Despojarse de lo viejo, del ajado envoltorio que convierte nuestro atuendo en un incómodo corsé que nos impide respirar.
Despojarse de aquello que nos condiciona para poder hacer la voluntad del Padre y nos muestra un camino secundario por el que huir de nuestro propio yo, del punzante dolor clavado en las retinas de tantas historias pasadas que permanecen inalterables en la memoria visual.
Despojarse del atardecer en los acantilados que producen un efecto mortecino sobre quienes desearon vivir un tiempo mejor y sólo recuerdan naufragios.
Renovaos.
El renuevo hace que lo viejo quede descatalogado.
Dios, transformador de vidas, nos enseña a mirar a través de Él. Al hacerlo nuestra percepción cambia, todo se restaura.
Vestíos de misericordia, de benignidad, de mansedumbre.

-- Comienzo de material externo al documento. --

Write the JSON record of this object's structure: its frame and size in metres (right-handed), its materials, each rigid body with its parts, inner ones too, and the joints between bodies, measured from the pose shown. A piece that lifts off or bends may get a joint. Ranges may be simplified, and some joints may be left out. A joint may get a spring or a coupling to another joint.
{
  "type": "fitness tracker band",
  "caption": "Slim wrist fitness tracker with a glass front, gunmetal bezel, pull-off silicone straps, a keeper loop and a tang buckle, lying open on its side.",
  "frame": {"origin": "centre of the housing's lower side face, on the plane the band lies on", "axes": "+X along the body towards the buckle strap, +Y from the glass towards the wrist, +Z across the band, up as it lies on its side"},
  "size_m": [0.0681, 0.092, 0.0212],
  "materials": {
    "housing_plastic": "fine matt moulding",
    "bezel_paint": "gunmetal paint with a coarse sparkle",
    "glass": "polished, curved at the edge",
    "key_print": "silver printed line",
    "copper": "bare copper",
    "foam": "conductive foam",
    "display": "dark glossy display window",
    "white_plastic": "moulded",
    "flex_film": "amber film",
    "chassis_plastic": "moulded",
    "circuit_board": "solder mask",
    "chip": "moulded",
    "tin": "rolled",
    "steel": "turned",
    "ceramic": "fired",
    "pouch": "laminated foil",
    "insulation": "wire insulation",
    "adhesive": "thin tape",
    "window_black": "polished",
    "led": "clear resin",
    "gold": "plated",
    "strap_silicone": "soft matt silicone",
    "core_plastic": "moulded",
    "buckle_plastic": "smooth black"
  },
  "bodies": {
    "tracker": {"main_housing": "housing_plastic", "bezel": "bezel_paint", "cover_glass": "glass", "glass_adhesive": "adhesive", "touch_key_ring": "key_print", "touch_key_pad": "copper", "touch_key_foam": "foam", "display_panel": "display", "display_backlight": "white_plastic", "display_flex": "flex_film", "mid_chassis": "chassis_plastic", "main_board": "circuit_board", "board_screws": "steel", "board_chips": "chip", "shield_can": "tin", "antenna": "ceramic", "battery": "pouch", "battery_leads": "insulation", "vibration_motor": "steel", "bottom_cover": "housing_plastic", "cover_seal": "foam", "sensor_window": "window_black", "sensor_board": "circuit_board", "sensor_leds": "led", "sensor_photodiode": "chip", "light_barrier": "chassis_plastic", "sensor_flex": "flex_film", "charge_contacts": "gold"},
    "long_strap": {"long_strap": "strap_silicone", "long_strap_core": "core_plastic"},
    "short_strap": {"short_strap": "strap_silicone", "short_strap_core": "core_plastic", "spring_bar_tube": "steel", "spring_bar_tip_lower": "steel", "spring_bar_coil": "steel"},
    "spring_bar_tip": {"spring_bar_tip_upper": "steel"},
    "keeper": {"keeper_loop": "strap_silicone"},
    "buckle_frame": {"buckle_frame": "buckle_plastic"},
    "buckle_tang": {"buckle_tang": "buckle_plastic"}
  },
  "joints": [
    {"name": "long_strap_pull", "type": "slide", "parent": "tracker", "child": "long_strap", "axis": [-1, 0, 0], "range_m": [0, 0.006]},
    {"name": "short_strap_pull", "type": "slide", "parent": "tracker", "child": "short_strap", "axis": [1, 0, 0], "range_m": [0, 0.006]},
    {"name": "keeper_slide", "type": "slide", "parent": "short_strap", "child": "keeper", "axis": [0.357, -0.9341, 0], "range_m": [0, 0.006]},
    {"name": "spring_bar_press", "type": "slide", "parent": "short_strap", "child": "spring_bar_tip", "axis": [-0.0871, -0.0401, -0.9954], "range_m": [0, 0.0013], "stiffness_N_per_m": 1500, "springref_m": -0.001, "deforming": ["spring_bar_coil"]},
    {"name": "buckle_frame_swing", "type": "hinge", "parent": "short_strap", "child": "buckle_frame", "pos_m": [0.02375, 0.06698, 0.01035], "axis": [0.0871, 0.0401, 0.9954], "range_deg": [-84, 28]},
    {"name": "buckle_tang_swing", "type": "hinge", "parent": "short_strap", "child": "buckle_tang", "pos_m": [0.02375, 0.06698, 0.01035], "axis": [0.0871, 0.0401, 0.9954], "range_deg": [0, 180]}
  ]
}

Embargada de quietud pienso en cómo cambian las cosas cuando las miras filtrándolas por la gracia de Dios. Su forma de ver te enseña a contemplarlo todo de manera muy distinta. Lo elemental y prioritario pasa a un segundo plano, dando preferencia a asuntos que no poseían relevancia alguna.

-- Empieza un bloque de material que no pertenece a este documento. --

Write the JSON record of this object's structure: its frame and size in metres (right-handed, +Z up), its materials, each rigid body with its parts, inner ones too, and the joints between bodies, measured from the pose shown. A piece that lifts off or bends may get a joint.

Quiero que mis ojos sean transformados. Quiero ver la vida a través de los ojos de Dios.
Una mirada limpia, con el brillo ingenuo de los ojos que aún no han percibido la maldad. Una mirada en la que esté impreso el amor y destile amor.

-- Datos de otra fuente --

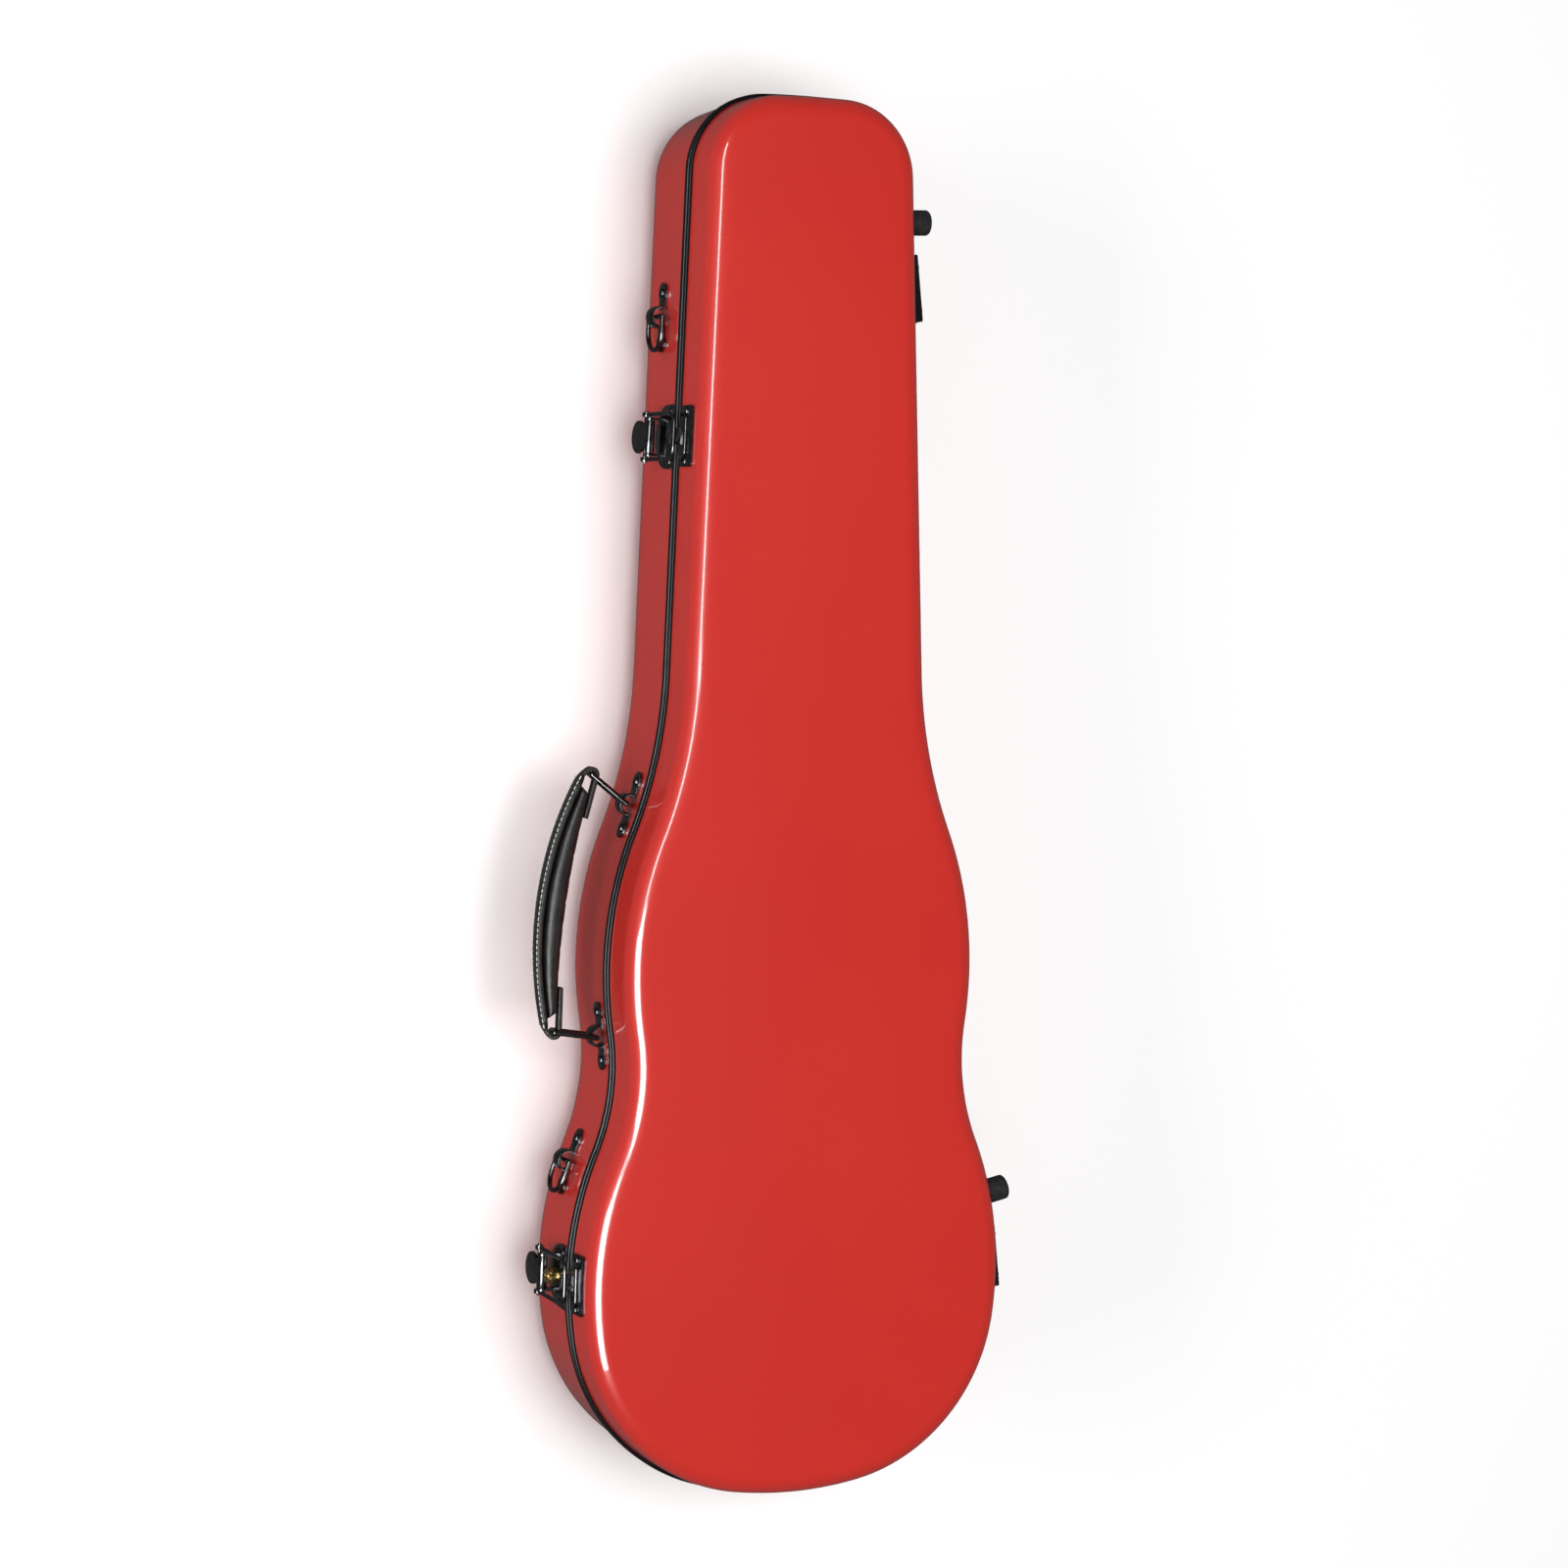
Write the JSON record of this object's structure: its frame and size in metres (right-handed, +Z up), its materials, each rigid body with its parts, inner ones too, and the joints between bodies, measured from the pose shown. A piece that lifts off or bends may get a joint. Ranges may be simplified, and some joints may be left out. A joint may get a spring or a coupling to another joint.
{
  "type": "violin case",
  "caption": "Glossy moulded violin-shaped case: two hinged shells with a black rim, side handle, draw latches, strap rings, side feet and a padded interior.",
  "frame": {"origin": "centre of the flat underside of the base shell, with the case lying flat", "axes": "+Z up, out of the lid; +Y towards the neck end; +X towards the hinges, so the handle and latches are at -X"},
  "size_m": [0.2823, 0.7932, 0.115],
  "materials": {
    "red_shell": "gloss",
    "rim_black": "satin",
    "gasket_grey": "satin",
    "plush_black": "plush",
    "black_nickel": "polished dark nickel",
    "brass": "polished",
    "leather_black": "satin",
    "rubber_black": "matte",
    "steel": "satin",
    "plastic_black": "matte"
  },
  "bodies": {
    "base": {"base_shell": "red_shell", "base_rim": "rim_black", "rim_gasket": "gasket_grey", "foam_bed": "plush_black", "lower_cushion": "plush_black", "upper_cushion": "plush_black", "neck_cradle": "plush_black", "neck_strap": "plush_black", "latch_upper_base": "black_nickel", "latch_lower_base": "black_nickel", "latch_upper_pivot_pin": "black_nickel", "latch_lower_pivot_pin": "black_nickel", "latch_rivets": "black_nickel", "lock_barrel": "brass", "ring_saddle_upper": "black_nickel", "ring_saddle_lower": "black_nickel", "ring_saddle_rivets": "black_nickel", "handle_saddle_upper": "black_nickel", "handle_saddle_lower": "black_nickel", "handle_saddle_rivets": "black_nickel", "side_feet_base": "rubber_black", "foot_screws_base": "steel", "hinge_lower_base_leaf": "black_nickel", "hinge_upper_base_leaf": "black_nickel", "hinge_pins": "steel", "hinge_rivets_base": "black_nickel"},
    "lid": {"lid_shell": "red_shell", "lid_rim": "rim_black", "lid_lining": "plush_black", "bow_rest": "plush_black", "spinner_posts": "plastic_black", "spinner_screws": "steel", "latch_upper_catch": "black_nickel", "latch_lower_catch": "black_nickel", "catch_rivets": "black_nickel", "side_feet_lid": "rubber_black", "foot_screws_lid": "steel", "hinge_lower_lid_leaf": "black_nickel", "hinge_upper_lid_leaf": "black_nickel", "hinge_rivets_lid": "black_nickel"},
    "accessory_lid": {"accessory_lid": "plush_black", "accessory_pull_tab": "leather_black"},
    "spinner_left": {"bow_spinner_left": "plastic_black"},
    "spinner_right": {"bow_spinner_right": "plastic_black"},
    "upper_lever": {"latch_upper_lever": "black_nickel", "latch_upper_bail_pin": "black_nickel"},
    "upper_bail": {"latch_upper_bail": "black_nickel"},
    "lower_lever": {"latch_lower_lever": "black_nickel", "latch_lower_bail_pin": "black_nickel"},
    "lower_bail": {"latch_lower_bail": "black_nickel"},
    "lock_plug": {"lock_plug": "brass"},
    "handle": {"handle_strap": "leather_black", "handle_grip": "leather_black", "handle_tabs": "leather_black", "handle_link_upper": "black_nickel", "handle_link_lower": "black_nickel"},
    "upper_ring": {"strap_ring_upper": "black_nickel"},
    "lower_ring": {"strap_ring_lower": "black_nickel"}
  },
  "joints": [
    {"name": "lid_hinge", "type": "hinge", "parent": "base", "child": "lid", "pos_m": [0.13231, -0.25042, 0.081], "axis": [-0.1062, 0.9943, 0], "range_deg": [0, 105]},
    {"name": "upper_latch_lever", "type": "hinge", "parent": "base", "child": "upper_lever", "pos_m": [-0.07507, 0.20523, 0.054], "axis": [0.0377, 0.9993, 0], "range_deg": [0, 110]},
    {"name": "upper_latch_bail", "type": "hinge", "parent": "upper_lever", "child": "upper_bail", "pos_m": [-0.07457, 0.20522, 0.0465], "axis": [-0.0377, -0.9993, 0], "range_deg": [0, 145]},
    {"name": "lower_latch_lever", "type": "hinge", "parent": "base", "child": "lower_lever", "pos_m": [-0.1351, -0.26684, 0.054], "axis": [0.0251, 0.9997, 0], "range_deg": [0, 110]},
    {"name": "lower_latch_bail", "type": "hinge", "parent": "lower_lever", "child": "lower_bail", "pos_m": [-0.1346, -0.26686, 0.0465], "axis": [-0.0251, -0.9997, 0], "range_deg": [0, 145]},
    {"name": "lock_turn", "type": "hinge", "parent": "base", "child": "lock_plug", "pos_m": [-0.1289, -0.267, 0.064], "axis": [-0.9997, 0.0251, 0], "range_deg": [0, 90]},
    {"name": "handle_swing", "type": "hinge", "parent": "base", "child": "handle", "pos_m": [-0.10832, -0.13241, 0.064], "axis": [0.1305, 0.9913, -0.0151], "range_deg": [0, 24]},
    {"name": "upper_ring_swing", "type": "hinge", "parent": "base", "child": "upper_ring", "pos_m": [-0.06983, 0.27263, 0.048], "axis": [0, 0, -1], "range_deg": [0, 170]},
    {"name": "lower_ring_swing", "type": "hinge", "parent": "base", "child": "lower_ring", "pos_m": [-0.1208, -0.20433, 0.047], "axis": [0, 0, -1], "range_deg": [0, 170]},
    {"name": "accessory_lid_hinge", "type": "hinge", "parent": "base", "child": "accessory_lid", "pos_m": [0.051, 0.304, 0.0769], "axis": [0, 1, 0], "range_deg": [0, 65]},
    {"name": "bow_spinner_left_turn", "type": "hinge", "parent": "lid", "child": "spinner_left", "pos_m": [-0.026, -0.285, 0.09], "axis": [0, 0, 1], "range_deg": [0, 90]},
    {"name": "bow_spinner_right_turn", "type": "hinge", "parent": "lid", "child": "spinner_right", "pos_m": [0.026, -0.285, 0.09], "axis": [0, 0, 1], "range_deg": [0, 90]}
  ],
  "couplings": [
    {"joint": "upper_latch_bail", "follows": "upper_latch_lever", "ratio": 1.3},
    {"joint": "lower_latch_bail", "follows": "lower_latch_lever", "ratio": 1.3},
    {"joint": "accessory_lid_hinge", "follows": "lid_hinge", "ratio": 0.6}
  ]
}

Dejar de ver la mácula, el fallo, el interés retorcido de buscar dobleces. Mirar sin pretender juzgar únicamente potenciando la complicidad de unos ojos prestos a compartir.
Deseo danzar sosegadamente y dejarme llevar por los sones de su voz.
Abrir las ventanas de par en par y permitir que la luz lo inunde todo cegando unos ojos que desean ser perfeccionados.
Deseo mirar a través de Dios para poder ver lo que Él quiere mostrarme.